Price Volatility Medium Directly tied to harvest quality/yields and volatile European energy prices. Partially mitigated by supplier inventory strategies.
ESG Scrutiny Low Cork is a benchmark for sustainable, carbon-negative materials. The risk is in failing to leverage its positive ESG story.
Geopolitical Risk Low Production is concentrated in stable, EU-member nations. No significant geopolitical tensions impacting the supply chain.
Technology Obsolescence Low The core material is natural and unique. The threat is from competing materials (synthetics, aluminum), not obsolescence of cork itself.

Actionable Sourcing Recommendations

  1. Implement a Diversified Closure Strategy. To mitigate supply and price risk for wine applications, qualify and dual-source with high-performance technical cork (e.g., DIAM) or premium alternatives for non-flagship products. This reduces dependence on volatile high-grade natural cork supply and protects against potential quality issues like TCA taint, creating leverage in negotiations.

  2. Pursue Multi-Year Agreements for Critical SKUs.

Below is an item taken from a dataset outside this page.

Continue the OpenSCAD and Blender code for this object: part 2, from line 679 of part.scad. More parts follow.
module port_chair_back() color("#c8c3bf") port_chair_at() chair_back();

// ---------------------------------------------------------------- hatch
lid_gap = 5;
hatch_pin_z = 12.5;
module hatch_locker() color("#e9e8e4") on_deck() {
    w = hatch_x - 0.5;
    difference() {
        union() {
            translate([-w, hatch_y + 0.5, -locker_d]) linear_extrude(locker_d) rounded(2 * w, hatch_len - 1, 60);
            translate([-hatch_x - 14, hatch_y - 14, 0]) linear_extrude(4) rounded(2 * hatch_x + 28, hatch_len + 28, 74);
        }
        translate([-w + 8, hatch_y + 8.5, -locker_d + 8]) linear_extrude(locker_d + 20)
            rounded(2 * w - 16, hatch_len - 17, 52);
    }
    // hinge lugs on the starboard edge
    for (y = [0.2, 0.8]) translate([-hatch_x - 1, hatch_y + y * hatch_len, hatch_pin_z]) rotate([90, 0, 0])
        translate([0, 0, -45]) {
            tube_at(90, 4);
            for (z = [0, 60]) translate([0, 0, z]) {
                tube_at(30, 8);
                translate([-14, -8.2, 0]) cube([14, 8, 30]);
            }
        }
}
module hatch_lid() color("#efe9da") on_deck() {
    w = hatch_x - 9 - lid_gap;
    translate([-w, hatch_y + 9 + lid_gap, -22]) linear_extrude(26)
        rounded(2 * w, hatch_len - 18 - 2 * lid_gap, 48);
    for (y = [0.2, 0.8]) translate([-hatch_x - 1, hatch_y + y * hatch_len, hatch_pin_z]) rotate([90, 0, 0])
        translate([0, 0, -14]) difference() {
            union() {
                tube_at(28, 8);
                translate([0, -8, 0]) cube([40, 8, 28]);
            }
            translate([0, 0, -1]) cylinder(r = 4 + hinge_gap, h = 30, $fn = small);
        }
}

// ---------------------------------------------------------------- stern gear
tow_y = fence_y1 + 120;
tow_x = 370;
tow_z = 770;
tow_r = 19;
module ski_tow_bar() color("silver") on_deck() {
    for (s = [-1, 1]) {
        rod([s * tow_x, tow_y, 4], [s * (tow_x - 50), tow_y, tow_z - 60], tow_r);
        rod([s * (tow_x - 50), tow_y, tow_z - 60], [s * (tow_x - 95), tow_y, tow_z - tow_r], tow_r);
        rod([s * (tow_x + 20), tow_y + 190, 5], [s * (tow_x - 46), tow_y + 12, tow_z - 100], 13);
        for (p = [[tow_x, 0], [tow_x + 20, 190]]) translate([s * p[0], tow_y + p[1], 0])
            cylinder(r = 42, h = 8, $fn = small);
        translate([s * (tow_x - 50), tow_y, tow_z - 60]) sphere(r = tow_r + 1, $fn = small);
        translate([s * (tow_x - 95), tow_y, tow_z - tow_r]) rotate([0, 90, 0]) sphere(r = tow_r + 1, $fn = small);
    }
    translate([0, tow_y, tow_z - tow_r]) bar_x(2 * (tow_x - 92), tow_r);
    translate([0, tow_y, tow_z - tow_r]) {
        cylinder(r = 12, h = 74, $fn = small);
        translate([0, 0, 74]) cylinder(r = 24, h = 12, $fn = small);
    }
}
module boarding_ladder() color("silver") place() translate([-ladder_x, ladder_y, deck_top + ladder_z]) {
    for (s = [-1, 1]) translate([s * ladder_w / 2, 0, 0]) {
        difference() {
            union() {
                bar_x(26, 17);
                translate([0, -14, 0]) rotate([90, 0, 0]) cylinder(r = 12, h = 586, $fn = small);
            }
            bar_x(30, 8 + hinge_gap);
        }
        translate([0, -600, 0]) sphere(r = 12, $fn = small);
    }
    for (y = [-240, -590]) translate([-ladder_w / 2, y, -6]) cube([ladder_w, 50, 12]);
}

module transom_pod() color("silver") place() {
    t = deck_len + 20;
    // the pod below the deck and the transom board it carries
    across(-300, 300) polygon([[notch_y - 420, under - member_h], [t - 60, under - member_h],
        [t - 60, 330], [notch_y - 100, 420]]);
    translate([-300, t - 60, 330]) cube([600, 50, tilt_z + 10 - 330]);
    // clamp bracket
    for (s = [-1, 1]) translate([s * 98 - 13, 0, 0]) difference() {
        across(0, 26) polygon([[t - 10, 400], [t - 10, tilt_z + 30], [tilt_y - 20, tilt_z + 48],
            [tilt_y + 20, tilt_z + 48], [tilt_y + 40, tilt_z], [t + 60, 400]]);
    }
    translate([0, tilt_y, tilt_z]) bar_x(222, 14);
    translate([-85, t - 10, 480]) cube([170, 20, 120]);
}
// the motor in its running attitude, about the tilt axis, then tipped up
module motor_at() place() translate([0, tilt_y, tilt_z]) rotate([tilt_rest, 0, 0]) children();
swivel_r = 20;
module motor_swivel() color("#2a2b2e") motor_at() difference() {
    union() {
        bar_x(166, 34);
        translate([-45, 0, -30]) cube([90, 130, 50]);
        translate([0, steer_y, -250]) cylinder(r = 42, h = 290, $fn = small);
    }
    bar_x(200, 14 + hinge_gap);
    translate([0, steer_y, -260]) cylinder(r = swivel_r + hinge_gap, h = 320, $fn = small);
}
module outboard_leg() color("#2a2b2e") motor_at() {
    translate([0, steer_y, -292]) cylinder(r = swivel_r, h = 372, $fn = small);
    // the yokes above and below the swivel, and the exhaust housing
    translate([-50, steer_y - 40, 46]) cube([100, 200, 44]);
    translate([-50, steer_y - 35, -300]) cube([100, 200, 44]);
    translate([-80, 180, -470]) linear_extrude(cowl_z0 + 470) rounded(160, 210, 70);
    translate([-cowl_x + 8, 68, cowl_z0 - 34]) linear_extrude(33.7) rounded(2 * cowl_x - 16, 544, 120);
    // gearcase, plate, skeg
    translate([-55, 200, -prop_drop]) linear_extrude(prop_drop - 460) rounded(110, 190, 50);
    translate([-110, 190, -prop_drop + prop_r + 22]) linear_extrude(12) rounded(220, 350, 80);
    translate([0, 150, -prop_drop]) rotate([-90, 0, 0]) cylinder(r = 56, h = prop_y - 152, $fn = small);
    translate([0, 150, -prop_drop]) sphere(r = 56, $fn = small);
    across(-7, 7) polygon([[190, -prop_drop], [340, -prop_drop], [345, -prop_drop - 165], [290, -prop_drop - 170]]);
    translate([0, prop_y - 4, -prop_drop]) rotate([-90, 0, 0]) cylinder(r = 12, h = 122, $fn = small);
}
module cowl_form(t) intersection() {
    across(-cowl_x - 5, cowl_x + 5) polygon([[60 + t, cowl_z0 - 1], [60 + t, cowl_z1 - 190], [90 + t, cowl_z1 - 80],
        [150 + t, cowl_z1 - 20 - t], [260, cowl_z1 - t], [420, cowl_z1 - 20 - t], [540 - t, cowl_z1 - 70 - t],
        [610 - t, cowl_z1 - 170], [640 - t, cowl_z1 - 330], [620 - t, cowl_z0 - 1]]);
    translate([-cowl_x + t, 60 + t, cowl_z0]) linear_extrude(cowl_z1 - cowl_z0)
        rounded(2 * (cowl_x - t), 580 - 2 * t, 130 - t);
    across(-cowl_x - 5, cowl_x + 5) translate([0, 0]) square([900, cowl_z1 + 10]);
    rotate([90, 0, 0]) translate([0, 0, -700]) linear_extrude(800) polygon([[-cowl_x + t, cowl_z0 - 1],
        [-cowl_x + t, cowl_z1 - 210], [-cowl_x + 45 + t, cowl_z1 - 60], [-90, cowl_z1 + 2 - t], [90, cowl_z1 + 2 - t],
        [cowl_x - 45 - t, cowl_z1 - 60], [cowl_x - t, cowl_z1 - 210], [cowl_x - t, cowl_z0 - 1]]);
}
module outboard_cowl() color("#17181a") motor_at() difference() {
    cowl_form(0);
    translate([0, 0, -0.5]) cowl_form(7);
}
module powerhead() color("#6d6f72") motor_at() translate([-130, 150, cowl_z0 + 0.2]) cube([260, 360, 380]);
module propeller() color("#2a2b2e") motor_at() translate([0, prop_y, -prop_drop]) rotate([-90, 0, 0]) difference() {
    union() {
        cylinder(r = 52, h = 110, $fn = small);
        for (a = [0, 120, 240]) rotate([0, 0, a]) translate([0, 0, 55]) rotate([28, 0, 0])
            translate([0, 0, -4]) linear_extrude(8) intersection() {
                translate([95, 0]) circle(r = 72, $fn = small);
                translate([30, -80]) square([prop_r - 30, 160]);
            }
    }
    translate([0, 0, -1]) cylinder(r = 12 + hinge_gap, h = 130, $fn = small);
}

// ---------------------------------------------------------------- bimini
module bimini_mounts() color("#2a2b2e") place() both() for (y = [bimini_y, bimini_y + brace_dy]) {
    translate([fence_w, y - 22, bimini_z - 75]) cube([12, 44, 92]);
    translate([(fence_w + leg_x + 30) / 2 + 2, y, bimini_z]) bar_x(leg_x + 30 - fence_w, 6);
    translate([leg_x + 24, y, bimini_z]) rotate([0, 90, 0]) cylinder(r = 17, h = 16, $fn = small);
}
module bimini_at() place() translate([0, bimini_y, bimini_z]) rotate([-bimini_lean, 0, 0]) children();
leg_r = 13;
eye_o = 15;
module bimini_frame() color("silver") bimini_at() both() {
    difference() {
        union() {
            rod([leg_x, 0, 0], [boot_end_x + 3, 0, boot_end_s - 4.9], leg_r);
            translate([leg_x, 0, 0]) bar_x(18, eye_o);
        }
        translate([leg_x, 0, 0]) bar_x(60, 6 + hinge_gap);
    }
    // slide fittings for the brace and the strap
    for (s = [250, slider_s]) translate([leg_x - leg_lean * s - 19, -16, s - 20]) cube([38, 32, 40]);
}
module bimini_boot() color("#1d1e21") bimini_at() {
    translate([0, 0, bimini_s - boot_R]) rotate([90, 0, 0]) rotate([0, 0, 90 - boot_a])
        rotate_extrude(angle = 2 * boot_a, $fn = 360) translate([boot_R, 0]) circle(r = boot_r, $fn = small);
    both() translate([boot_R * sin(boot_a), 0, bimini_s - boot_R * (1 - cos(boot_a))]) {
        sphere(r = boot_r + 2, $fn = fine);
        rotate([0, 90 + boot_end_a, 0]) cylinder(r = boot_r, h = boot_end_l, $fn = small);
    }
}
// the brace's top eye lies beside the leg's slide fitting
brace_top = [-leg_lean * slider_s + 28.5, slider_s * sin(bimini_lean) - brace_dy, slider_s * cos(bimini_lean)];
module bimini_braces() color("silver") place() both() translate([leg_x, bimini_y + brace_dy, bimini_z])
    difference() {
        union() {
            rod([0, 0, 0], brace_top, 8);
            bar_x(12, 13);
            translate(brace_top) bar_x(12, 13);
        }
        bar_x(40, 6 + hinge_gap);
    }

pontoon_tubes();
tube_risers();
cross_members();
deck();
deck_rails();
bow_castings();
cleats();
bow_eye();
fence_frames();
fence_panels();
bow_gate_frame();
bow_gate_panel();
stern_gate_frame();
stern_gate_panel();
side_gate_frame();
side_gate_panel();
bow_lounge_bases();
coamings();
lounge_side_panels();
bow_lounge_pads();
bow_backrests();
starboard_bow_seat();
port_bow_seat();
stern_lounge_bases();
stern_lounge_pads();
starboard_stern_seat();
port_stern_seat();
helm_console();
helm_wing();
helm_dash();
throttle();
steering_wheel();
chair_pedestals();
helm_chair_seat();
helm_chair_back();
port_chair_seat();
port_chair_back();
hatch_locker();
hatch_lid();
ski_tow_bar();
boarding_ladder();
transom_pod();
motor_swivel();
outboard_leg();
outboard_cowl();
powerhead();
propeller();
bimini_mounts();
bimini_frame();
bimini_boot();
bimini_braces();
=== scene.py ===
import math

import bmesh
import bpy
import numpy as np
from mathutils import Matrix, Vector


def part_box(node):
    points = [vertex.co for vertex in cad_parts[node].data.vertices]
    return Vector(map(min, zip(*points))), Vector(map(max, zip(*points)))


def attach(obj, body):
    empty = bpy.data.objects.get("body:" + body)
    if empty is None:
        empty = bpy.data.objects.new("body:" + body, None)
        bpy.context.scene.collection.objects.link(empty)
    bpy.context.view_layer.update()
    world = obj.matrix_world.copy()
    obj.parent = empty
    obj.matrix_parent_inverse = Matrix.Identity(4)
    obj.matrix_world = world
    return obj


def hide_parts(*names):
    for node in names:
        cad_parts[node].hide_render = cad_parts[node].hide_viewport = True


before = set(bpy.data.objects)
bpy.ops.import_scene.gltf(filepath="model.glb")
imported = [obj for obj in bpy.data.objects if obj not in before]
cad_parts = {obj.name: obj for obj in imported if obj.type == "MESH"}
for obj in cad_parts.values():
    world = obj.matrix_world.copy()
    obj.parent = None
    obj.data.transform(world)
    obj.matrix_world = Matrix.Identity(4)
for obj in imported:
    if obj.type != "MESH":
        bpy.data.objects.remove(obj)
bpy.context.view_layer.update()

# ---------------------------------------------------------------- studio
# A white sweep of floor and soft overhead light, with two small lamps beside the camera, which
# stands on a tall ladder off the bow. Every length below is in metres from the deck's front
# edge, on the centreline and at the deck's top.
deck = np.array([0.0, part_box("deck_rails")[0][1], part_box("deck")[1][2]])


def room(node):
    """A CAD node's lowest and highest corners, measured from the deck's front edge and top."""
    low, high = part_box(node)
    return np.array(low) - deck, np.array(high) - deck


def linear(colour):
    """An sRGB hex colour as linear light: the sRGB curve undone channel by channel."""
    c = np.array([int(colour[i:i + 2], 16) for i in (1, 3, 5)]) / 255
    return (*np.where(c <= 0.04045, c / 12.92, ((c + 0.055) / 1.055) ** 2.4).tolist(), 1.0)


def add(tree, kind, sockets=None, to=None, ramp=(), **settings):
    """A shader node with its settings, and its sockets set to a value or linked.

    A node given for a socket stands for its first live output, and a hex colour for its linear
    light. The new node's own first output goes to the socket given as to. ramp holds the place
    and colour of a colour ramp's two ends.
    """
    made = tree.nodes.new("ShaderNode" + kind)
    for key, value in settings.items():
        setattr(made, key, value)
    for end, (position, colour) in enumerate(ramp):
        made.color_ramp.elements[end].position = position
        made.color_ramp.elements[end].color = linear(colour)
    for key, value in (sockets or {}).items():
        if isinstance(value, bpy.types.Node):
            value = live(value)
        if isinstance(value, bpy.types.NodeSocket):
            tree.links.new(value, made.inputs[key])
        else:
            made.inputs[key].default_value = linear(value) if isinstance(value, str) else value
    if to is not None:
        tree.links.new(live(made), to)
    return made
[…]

For high-volume, strategic applications (e.g., premium stoppers, core architectural products), engage top-tier suppliers like Amorim to secure 2-3 year contracts. This will help stabilize pricing against volatile spot markets and, more importantly, guarantee supply allocation in a climate-constrained environment. Target a 5-8% cost avoidance versus spot-buying.